Kate Millett

Sie stamme vom Fluss, sagt sie, und damit ist der Mississippi gemeint. Musik, Takt, Rhythmus und Wärme, jede Menge Wärme. Katherine Murray Millet, deren Familie aus Irland stammt, wurde am 14. September 1934 in St. Paul, Minnesota, geboren. Milletts Vater war als Ingenieur in den Südstaaten beschäftigt. Er verließ die Familie, als sie vierzehn war. Die Mutter brachte ihr Courage bei, ein Erziehungsideal hieß: „Nie Angst haben!“

An der University of Minnesota erwarb Millett 1956 einen B.A. Magna cum Laude und schloss zwei Jahre später ein Postgraduiertenstudium im englischen Oxford mit „1[st]class honors“ in Englischer Literatur ab. 1970 wurde sie mit ihrer an der Columbia University vorgelegten Dissertation „Sexus und Herrschaft“ (Sexual Politics) zur Startheoretikerin der Women’s Liberation-Bewegung. Das Buch wurde auf Anhieb ein Bestseller und erlebte in den USA sechs Neuauflagen in zwei Monaten.

Neben ihrer akademischen Lehrtätigkeit wandte sich Millett der Malerei und Bildhauerei zu, die sie von 1961 bis 1963 in Tokio studierte. Dort lernte sie ihren späteren Mann kennen, den Bildhauer Fumio Yoshimura. Ihre Ehe beschreibt sie als zehnjähriges Glück. Als Künstlerin machte sie in dieser Zeit vor allem mit Möbeln im Stil der Pop Art auf sich aufmerksam.

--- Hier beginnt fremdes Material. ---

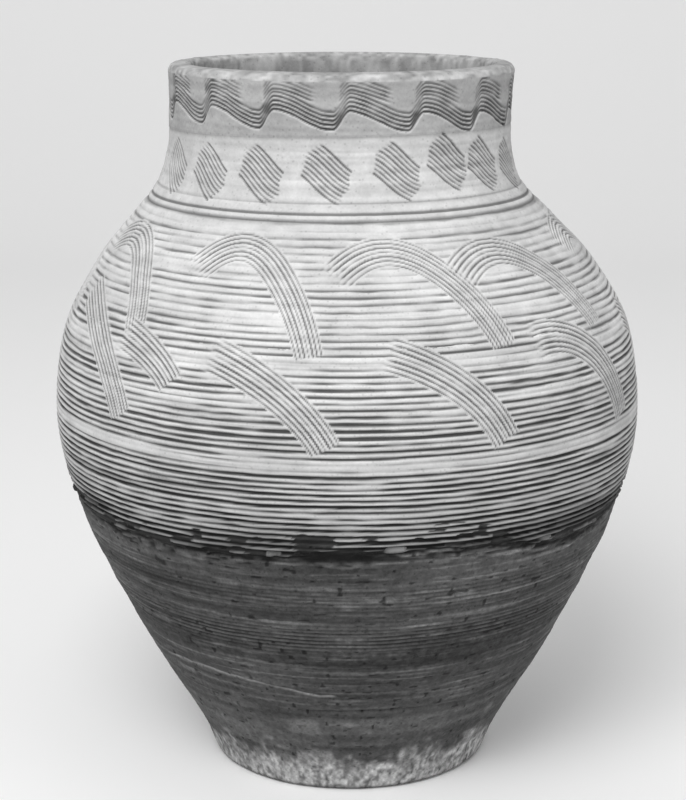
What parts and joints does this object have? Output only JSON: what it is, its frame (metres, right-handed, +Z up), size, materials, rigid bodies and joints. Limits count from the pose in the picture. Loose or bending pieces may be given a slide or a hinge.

Kate Millett vereint viele Berufe in ihrer Person. Künstlerin, Bildhauerin, Fluxus-Frau (mit Yoko Ono verbindet sie eine vierzigjährige Freundschaft), Schriftstellerin, Menschenrechtskämpferin. Mit Angela Davis teilt sie bis heute das politische Engagement für die Dritte und Vierte Welt; als Davis die Verurteilung zum Tode drohte, kämpfte Millett gegen die Todesstrafe – nicht nur in den USA. Seit vorigem Jahr besitzt Kate Millett den Status einer UN-Delegierten für geistig und körperlich Behinderte (für die UN wollte sie immer arbeiten; sie zeigt mir lachend den unbefristeten UN-Ausweis). Und heute? „I am a farmer.“

Kate Millett betont an sich den kleinen Mund, die kurzen Beine. Telefonieren an öffentlichen Telefonzellen macht ihr daher keinen Spaß. Sie kann schimpfen wie ein Müllkutscher, ist empfindlich wie eine Mimose und geht an keiner Blume vorbei, ohne Vertrocknetes zu zupfen. Besonders fällt an ihr auf, wie konzentriert sie zuhören kann.

Weitere Bücher von Kate Millett: „The Prostitution Papers“ (1973), „Flying“ (1974), „Sita“ (1977), „The Basement“ (1979), „Going to Iran“ (1982). In der autobiografischen Reportage The Loony Bin Trip (deutsch: „Der Klapsmühlentrip“, 1993) von 1990 verarbeitete Millett ihren Aufenthalt in einer psychiatrischen Anstalt, in die sie 1973 auf Betreiben von Verwandten und einer Freundin eingewiesen worden war. Gerade ist von ihr „Mother Millett“ erschienen. Auf Deutsch sind Kate Milletts Werke nur noch antiquarisch erhältlich.